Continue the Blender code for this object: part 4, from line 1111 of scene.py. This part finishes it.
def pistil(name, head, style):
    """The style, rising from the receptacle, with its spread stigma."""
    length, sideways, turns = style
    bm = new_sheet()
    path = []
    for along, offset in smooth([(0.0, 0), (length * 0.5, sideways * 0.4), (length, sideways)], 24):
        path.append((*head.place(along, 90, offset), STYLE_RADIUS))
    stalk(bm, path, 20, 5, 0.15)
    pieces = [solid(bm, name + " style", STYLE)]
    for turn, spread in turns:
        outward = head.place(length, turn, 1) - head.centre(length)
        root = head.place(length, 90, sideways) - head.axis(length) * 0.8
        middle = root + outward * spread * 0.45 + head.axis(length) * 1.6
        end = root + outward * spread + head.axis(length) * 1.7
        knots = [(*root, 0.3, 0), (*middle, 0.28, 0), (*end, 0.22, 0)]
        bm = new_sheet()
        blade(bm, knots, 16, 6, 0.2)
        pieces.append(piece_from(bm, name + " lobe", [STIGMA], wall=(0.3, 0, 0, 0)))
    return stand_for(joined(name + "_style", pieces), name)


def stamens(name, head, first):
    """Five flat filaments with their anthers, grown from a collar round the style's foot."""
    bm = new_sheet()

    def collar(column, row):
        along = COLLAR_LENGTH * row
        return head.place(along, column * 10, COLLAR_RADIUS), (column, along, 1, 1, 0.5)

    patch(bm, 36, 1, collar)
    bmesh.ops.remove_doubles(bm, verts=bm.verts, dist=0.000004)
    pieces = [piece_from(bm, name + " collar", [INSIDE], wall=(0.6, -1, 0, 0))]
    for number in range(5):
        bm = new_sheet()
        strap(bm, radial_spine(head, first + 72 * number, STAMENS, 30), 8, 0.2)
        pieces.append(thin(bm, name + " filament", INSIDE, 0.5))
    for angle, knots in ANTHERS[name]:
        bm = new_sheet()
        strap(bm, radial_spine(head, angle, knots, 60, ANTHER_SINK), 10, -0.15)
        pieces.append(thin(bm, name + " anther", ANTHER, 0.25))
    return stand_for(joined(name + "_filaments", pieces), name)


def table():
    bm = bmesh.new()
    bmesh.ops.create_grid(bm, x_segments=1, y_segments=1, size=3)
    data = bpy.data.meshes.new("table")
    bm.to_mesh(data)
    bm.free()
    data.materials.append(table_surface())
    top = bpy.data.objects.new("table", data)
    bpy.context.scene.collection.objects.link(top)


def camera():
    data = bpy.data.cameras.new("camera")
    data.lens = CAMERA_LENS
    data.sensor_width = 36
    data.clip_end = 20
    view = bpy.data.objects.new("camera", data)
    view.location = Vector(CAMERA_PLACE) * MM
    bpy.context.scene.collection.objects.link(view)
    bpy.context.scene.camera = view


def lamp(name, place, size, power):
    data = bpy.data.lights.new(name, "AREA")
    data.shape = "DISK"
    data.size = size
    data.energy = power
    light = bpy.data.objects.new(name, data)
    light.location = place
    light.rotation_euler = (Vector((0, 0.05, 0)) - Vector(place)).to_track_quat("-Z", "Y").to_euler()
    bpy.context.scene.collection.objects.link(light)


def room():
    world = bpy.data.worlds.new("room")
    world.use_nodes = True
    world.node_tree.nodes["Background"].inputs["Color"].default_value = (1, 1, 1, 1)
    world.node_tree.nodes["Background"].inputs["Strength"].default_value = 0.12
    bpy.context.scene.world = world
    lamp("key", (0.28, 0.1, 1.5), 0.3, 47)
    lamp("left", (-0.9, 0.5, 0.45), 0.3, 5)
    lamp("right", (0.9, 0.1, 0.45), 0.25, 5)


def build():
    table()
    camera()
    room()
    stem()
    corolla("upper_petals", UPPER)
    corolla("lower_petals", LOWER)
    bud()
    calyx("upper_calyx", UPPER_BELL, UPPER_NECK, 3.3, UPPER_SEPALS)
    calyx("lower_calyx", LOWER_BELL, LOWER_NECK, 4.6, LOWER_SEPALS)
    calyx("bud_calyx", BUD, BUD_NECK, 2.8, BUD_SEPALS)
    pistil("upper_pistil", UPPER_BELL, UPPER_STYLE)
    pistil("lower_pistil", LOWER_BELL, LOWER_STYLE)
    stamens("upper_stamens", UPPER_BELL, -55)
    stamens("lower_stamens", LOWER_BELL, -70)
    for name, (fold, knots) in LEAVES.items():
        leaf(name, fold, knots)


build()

========

▸ **WHAT THIS TASK INVOLVES**:
Quote each line of the data above exactly as written.

▸ **FINAL ANSWER**:
Continue the Blender code for this object: part 4, from line 1111 of scene.py. This part finishes it.
def pistil(name, head, style):
    """The style, rising from the receptacle, with its spread stigma."""
    length, sideways, turns = style
    bm = new_sheet()
    path = []
    for along, offset in smooth([(0.0, 0), (length * 0.5, sideways * 0.4), (length, sideways)], 24):
        path.append((*head.place(along, 90, offset), STYLE_RADIUS))
    stalk(bm, path, 20, 5, 0.15)
    pieces = [solid(bm, name + " style", STYLE)]
    for turn, spread in turns:
        outward = head.place(length, turn, 1) - head.centre(length)
        root = head.place(length, 90, sideways) - head.axis(length) * 0.8
        middle = root + outward * spread * 0.45 + head.axis(length) * 1.6
        end = root + outward * spread + head.axis(length) * 1.7
        knots = [(*root, 0.3, 0), (*middle, 0.28, 0), (*end, 0.22, 0)]
        bm = new_sheet()
        blade(bm, knots, 16, 6, 0.2)
        pieces.append(piece_from(bm, name + " lobe", [STIGMA], wall=(0.3, 0, 0, 0)))
    return stand_for(joined(name + "_style", pieces), name)


def stamens(name, head, first):
    """Five flat filaments with their anthers, grown from a collar round the style's foot."""
    bm = new_sheet()

    def collar(column, row):
        along = COLLAR_LENGTH * row
        return head.place(along, column * 10, COLLAR_RADIUS), (column, along, 1, 1, 0.5)

    patch(bm, 36, 1, collar)
    bmesh.ops.remove_doubles(bm, verts=bm.verts, dist=0.000004)
    pieces = [piece_from(bm, name + " collar", [INSIDE], wall=(0.6, -1, 0, 0))]
    for number in range(5):
        bm = new_sheet()
        strap(bm, radial_spine(head, first + 72 * number, STAMENS, 30), 8, 0.2)
        pieces.append(thin(bm, name + " filament", INSIDE, 0.5))
    for angle, knots in ANTHERS[name]:
        bm = new_sheet()
        strap(bm, radial_spine(head, angle, knots, 60, ANTHER_SINK), 10, -0.15)
        pieces.append(thin(bm, name + " anther", ANTHER, 0.25))
    return stand_for(joined(name + "_filaments", pieces), name)


def table():
    bm = bmesh.new()
    bmesh.ops.create_grid(bm, x_segments=1, y_segments=1, size=3)
    data = bpy.data.meshes.new("table")
    bm.to_mesh(data)
    bm.free()
    data.materials.append(table_surface())
    top = bpy.data.objects.new("table", data)
    bpy.context.scene.collection.objects.link(top)


def camera():
    data = bpy.data.cameras.new("camera")
    data.lens = CAMERA_LENS
    data.sensor_width = 36
    data.clip_end = 20
    view = bpy.data.objects.new("camera", data)
    view.location = Vector(CAMERA_PLACE) * MM
    bpy.context.scene.collection.objects.link(view)
    bpy.context.scene.camera = view


def lamp(name, place, size, power):
    data = bpy.data.lights.new(name, "AREA")
    data.shape = "DISK"
    data.size = size
    data.energy = power
    light = bpy.data.objects.new(name, data)
    light.location = place
    light.rotation_euler = (Vector((0, 0.05, 0)) - Vector(place)).to_track_quat("-Z", "Y").to_euler()
    bpy.context.scene.collection.objects.link(light)


def room():
    world = bpy.data.worlds.new("room")
    world.use_nodes = True
    world.node_tree.nodes["Background"].inputs["Color"].default_value = (1, 1, 1, 1)
    world.node_tree.nodes["Background"].inputs["Strength"].default_value = 0.12
    bpy.context.scene.world = world
    lamp("key", (0.28, 0.1, 1.5), 0.3, 47)
    lamp("left", (-0.9, 0.5, 0.45), 0.3, 5)
    lamp("right", (0.9, 0.1, 0.45), 0.25, 5)


def build():
    table()
    camera()
    room()
    stem()
    corolla("upper_petals", UPPER)
    corolla("lower_petals", LOWER)
    bud()
    calyx("upper_calyx", UPPER_BELL, UPPER_NECK, 3.3, UPPER_SEPALS)
    calyx("lower_calyx", LOWER_BELL, LOWER_NECK, 4.6, LOWER_SEPALS)
    calyx("bud_calyx", BUD, BUD_NECK, 2.8, BUD_SEPALS)
    pistil("upper_pistil", UPPER_BELL, UPPER_STYLE)
    pistil("lower_pistil", LOWER_BELL, LOWER_STYLE)
    stamens("upper_stamens", UPPER_BELL, -55)
    stamens("lower_stamens", LOWER_BELL, -70)
    for name, (fold, knots) in LEAVES.items():
        leaf(name, fold, knots)


build()